You have your answer!”
11) Build a strong relationship with Qur’an
Of all the Arabic resources in the world, Qur’an (mus’haf) contains Arabic in its purest form. Recite Qur’an WITH your children. You can put them in your lap and let them guide you as to which line they’d like you to read. It also gives them control and along with that, makes them familiar with the sound of this beautiful language alhamdulillah.
Please be warned that your child may want you to do that pretty much all the time and you may end up feeling guilty for not wanting to recite it 24/7 – behold the crying when you don’t recite the line they pointed at 😥
As Alif2Yaa states: “…always connect their learning the language back to the Qur’ran. Let them see the importance of knowing the language.”
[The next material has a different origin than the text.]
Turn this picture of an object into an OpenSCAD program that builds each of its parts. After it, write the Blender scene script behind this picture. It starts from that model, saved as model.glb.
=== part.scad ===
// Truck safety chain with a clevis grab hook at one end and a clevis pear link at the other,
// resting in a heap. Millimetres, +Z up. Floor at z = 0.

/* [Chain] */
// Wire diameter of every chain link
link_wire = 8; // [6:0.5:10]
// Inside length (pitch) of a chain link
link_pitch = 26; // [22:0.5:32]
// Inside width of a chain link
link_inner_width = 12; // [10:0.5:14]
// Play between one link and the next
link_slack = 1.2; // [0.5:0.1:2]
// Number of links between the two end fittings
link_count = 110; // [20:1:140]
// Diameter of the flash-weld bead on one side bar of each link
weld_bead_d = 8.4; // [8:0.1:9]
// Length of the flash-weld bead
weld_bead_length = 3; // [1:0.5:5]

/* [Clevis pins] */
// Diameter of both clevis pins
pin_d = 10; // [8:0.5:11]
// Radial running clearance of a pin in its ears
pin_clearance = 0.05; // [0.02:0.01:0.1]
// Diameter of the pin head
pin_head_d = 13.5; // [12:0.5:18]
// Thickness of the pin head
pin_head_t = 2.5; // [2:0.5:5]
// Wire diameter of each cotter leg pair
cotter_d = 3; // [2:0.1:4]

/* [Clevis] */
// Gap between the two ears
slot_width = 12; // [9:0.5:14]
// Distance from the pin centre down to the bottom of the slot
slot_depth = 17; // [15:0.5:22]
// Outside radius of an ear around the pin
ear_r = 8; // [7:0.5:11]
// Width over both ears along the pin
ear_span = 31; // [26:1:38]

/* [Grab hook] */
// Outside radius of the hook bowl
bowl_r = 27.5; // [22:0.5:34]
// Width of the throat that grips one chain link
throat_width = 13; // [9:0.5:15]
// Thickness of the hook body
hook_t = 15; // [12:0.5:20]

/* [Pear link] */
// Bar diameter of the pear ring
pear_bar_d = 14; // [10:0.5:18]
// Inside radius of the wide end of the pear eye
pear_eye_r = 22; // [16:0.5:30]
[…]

When you put Qur’an first in your life, your child would automatically want to do the same as well in shaa Allah.
12) Practice & Repeat
Have a personalized notebook especially used for learning Arabic which your child can constantly refer to for revision. Let them choose the notebook and decorate it any way they want – to make it special. You can even use it to have your child draw whatever you say in Arabic. Go back over the pictures every few days. It will help them link new words to images. Doing this will help train their brain to think in Arabic instead of searching for translations in their head.
Other than that, Do all of the above on repeat!
Repeat, repeat, repeat.
Practice, practice, practice.
In short, Love the language to Live the language!